1. The classical era (baroque, classical, romantic),

2. The modern era (jazz, rock, hip hop), and

3. The contemporary era (2000s technique, 2010s balance, and 2020s artistry).

The danger is that this decade ends where the classical era ended, with a complete triumph of romanticism over reason and revelation. Both ‘God’ and ‘Good’ look set to be eclipsed by the illusory light of banal attraction between lost human beings.

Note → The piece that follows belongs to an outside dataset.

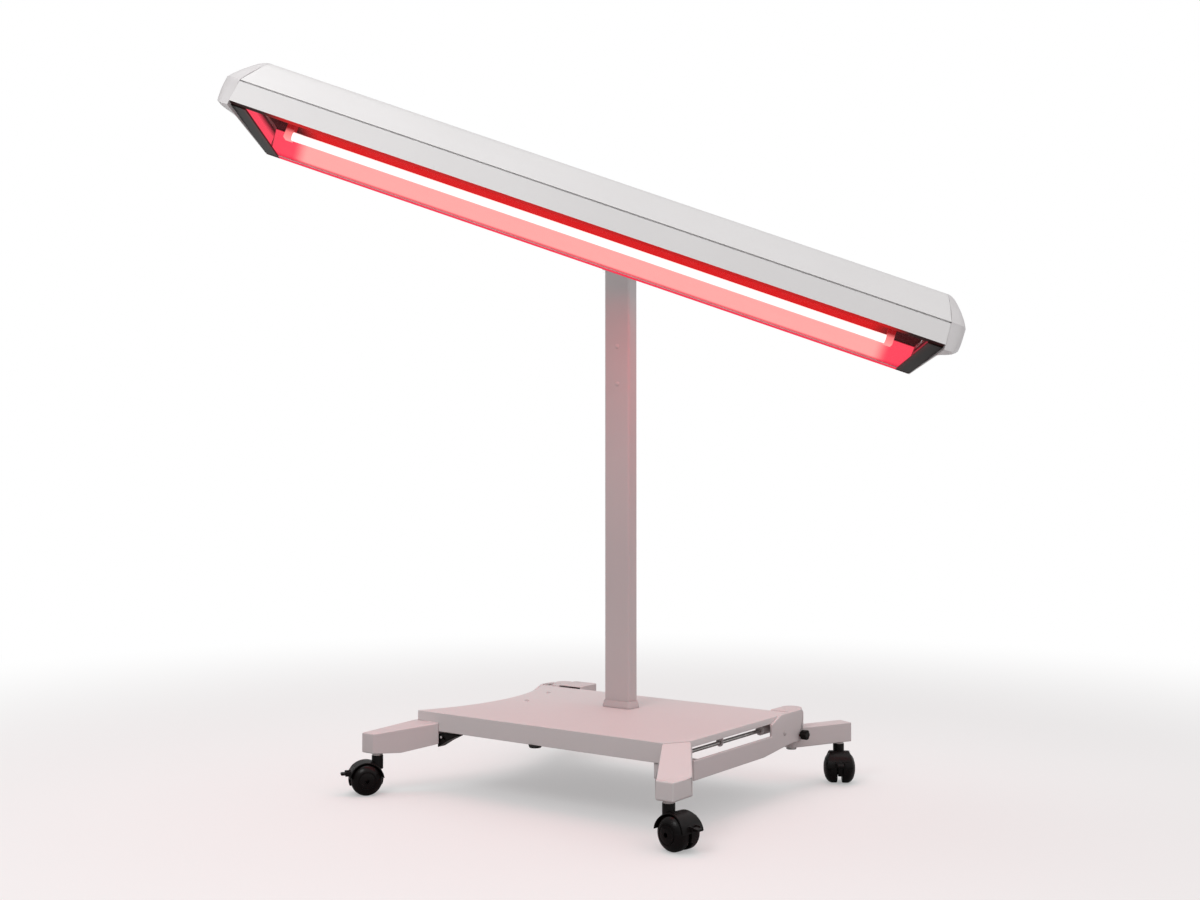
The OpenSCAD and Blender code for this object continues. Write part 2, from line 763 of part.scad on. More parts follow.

I see the genres collapsing into each other, because they are, right now. Music is entering a new dark age, one from which we are unlikely to emerge for some time. I have myself attempted to arrest this decline, but I am late in my attempts and early in my experience. The timing was just not right. How the mighty have fallen — before we even began. What is next for music, in the shadow of God? The crown-less again shall be king. Otherwise, we will remain slaves of this new tyranny, forever. Freedom lies in the realisation that romanticism is false: nothing is lost, not really. What happened once can happen again. The darkness dominates, but it need not last forever. The light will return, and the shadows will fall. Something has awoken from its slumber — something we did not see. What has awoken? What is this new power? What is the new reality to reawaken old fantasy, and bring the two into unity? And who can bring back revealing balance in an age of misleading extremes?